A vida, a arte e a literatura através de Clarice Lispector


Por Neiva Dutra



Clarice Lispector passou por este mundo entre 1925 e 1977, vivendo uma época de muitas mudanças para a América Latina e para o mundo. Viveu a época do Manifesto do Surrealismo de 1924, a Depressão dos anos 1930, da Guerra Civil Espanhola e do assassinato de Federico García Lorca, da Segunda Guerra Mundial, da bomba atômica, o tempo de Che Guevara, a explosão dos Beatles e dos Rolling Stones, de Gabriel García Márquez, do Prêmio Nobel de Literatura para Pablo Neruda etc.

Clarice representa a escritora que, pela primeira vez na literatura brasileira, separou o sujeito em uma perspectiva feminina. Suas personagens são majoritariamente mulheres, surgem em mundos que as distinguem por sua habilidade de analisar e de observar. 

Seu conhecimento filosófico conforma as personagens, que expressam, através do fluxo de consciência, preocupações concernentes ao universo feminino ou como a mulher observa o mundo e que demarcam a diferença sutil entre o que é realidade e o que representa o discurso que a produz.

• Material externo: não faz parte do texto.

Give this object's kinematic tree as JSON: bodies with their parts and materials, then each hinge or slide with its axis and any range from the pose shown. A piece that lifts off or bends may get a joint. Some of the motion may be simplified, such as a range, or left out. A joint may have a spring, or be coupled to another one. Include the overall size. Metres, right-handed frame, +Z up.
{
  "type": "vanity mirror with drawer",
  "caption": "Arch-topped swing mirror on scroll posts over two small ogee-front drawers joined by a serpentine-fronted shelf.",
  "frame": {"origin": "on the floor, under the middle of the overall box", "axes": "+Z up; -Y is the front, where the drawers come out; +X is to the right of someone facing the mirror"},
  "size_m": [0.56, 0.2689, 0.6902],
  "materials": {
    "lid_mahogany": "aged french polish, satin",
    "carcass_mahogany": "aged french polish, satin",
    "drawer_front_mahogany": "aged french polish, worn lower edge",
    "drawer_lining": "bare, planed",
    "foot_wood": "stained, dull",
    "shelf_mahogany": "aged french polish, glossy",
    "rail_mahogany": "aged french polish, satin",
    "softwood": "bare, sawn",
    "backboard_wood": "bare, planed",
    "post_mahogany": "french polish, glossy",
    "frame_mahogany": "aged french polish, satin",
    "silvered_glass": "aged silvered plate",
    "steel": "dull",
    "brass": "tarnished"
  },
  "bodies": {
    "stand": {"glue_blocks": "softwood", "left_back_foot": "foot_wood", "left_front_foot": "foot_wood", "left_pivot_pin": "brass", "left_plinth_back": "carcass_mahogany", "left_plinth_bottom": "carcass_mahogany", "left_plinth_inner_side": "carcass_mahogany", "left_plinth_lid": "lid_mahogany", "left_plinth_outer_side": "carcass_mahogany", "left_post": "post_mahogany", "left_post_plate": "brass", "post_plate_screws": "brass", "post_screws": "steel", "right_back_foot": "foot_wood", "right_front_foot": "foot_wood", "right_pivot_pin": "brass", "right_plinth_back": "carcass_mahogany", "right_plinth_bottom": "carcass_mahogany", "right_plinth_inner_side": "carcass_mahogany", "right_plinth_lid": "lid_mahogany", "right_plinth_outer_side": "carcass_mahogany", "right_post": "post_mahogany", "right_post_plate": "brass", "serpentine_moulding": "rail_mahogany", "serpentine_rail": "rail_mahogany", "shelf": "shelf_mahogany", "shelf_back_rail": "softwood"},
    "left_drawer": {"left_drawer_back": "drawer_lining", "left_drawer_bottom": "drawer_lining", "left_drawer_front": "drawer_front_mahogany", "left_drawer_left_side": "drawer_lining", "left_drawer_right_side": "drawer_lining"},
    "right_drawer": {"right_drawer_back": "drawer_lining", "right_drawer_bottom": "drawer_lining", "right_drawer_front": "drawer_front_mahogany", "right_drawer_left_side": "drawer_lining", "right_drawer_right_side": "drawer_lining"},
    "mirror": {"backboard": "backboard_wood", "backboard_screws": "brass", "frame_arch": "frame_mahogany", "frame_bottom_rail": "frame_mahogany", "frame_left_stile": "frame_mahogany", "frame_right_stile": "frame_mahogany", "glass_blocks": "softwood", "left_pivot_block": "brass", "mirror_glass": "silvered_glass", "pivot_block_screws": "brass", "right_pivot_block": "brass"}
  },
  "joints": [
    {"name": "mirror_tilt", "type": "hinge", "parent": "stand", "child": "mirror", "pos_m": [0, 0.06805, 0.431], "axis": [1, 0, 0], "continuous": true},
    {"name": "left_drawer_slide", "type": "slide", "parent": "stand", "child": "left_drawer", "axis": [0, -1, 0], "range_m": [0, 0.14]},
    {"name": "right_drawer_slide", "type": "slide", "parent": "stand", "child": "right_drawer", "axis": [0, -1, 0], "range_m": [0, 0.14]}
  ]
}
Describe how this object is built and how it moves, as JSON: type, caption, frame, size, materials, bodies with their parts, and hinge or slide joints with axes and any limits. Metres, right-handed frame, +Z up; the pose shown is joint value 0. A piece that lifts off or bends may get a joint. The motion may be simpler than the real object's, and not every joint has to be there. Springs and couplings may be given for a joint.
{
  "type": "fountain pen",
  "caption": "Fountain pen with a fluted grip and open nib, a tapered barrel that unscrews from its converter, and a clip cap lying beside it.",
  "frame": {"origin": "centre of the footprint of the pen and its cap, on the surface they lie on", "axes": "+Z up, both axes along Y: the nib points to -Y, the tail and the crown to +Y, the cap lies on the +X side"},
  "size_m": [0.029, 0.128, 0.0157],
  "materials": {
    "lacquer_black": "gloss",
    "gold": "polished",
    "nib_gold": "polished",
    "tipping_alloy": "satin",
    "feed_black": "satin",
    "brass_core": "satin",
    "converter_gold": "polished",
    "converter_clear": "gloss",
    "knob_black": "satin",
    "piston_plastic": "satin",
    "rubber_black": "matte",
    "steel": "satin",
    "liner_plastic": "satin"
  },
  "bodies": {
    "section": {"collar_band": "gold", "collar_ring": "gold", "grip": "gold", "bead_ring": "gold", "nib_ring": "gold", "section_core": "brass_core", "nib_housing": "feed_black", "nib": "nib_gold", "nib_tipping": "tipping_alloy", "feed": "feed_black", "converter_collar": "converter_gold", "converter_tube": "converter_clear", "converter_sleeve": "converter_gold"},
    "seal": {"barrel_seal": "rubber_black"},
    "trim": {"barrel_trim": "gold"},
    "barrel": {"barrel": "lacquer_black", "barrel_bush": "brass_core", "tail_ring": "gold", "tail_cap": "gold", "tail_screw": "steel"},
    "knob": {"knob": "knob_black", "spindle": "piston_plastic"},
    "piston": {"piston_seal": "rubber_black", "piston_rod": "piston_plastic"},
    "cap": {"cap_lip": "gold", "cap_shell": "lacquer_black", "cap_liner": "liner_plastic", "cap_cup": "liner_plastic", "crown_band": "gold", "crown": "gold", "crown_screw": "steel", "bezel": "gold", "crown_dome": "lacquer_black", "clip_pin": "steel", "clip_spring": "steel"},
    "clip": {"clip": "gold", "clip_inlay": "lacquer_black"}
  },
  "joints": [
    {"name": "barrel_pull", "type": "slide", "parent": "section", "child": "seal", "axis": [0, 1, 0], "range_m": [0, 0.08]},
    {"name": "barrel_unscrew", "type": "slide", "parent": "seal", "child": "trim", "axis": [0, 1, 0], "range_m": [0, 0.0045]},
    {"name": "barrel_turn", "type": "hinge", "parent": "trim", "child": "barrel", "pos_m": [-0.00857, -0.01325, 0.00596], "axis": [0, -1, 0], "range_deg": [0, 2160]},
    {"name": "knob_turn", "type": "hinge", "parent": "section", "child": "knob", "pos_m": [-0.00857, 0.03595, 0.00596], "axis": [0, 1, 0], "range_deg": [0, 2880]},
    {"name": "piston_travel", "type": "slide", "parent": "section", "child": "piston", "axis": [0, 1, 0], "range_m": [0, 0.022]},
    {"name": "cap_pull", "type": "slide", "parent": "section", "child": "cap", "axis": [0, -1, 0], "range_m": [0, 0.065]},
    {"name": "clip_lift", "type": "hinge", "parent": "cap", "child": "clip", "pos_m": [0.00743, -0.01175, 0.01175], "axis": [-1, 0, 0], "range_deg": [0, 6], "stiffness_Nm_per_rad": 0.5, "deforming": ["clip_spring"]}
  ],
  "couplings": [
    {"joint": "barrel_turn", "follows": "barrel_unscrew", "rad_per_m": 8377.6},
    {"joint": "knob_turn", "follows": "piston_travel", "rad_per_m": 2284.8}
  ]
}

Está constantemente criando espaços discursivos estratégicos, espaços de resistência, utilizando uma inversão de padrões construtivos: é a linguagem figurada que inventa o nível da realidade; o jogo de vozes que se mesclam na narrativa, e, ao mesmo tempo observam com uma distância segura para estabelecer as devidas diferenciações e para captar o sentido daquilo que é narrado, em um deslocamento claro e estratégico, de tonalidades... outro dos ardis construtivos de Clarice...

É possível observar o quanto da personalidade de Clarice Lispector se encontra dentro e fora da sua narrativa, criando um novo discurso narrativo, que parte do desdobramento do ser dentro do ser. A condição feminina da escritora e a personagem feminina se fundem no discurso em que flui a consciência que leva as personagens a espaços íntimos de meditação. Isso é próprio da sua literatura e extremamente inovador para a literatura brasileira que se coloca entre a universalidade da forma literária, uma vez que a obra de Clarice está em sintonia com os grande revolucionários do romanesco, James Joyce, Dostoiévski, Virginia Woolf...

Além de dominar as formas das técnicas vanguardistas, Clarice Lispector sabia tirar partido destas, elaborando suas personagens femininas e suas consciências, vendo, para alem de cada uma, coisas que à primeira impressão são invisíveis, mas se evidenciam quando o relato avança.

Ela cria um jogo verbal tão elevado que nos faz misticamente partes dele. Por isso, um dos níveis que emprega é o nível psicológico ou o filosófico: a maioria das personagens tem conflitos internos de personalidade - inseguranças, medos, inconformidade consigo mesmas e com o mundo - com uma palavra se recolhem e com outra se levantam -, são rostos dela mesma ou prolongamentos do que desejou ser e não foi. Enfim, está em cada uma de suas personagens, como estas estão em alguma parte dela. É uma escritora excepcional, que viveu além de seu tempo, com uma voz poderosa e certeira. 

A experiência estética de Clarice Lispector, em parte, pretende talvez renovar por dentro o ato de escrever ficção. Seu estilo final - através do qual interroga seus próprios escritos e através deles a própria instituição da literatura - coincide com a entrada em suas narrativas de imagens degradantes onde predominam a pobreza extrema e a fome. Compelida, perto do fim de sua vida, a narrar o problema da injustiça social, para ele qualquer "grande" empreendimento literário tornara-se um ideal insensato, se não imoral, a narração mais importante da pobreza do mundo.

Sua ficção procura proclamar a supremacia do humano, os sentimentos do homem acerca do universo que o rodeia e o sustenta constantemente desordenado em relação a si e aos demais. A constituição complexa, particular e subjetiva, impregnada das impressões da escritora é a marca dessa literatura.

É, também, espantosa a capacidade de Clarice Lispector em atribuir às declarações e às palavras uma valorização sem precedentes, uma aparência de novidade, exaustivamente provocando os contornos dos significados. Demonstra, até mesmo, uma inquietação quanto às coisas que não foram escritas, que permanecem nas entrelinhas, sugerindo sempre novas possibilidades.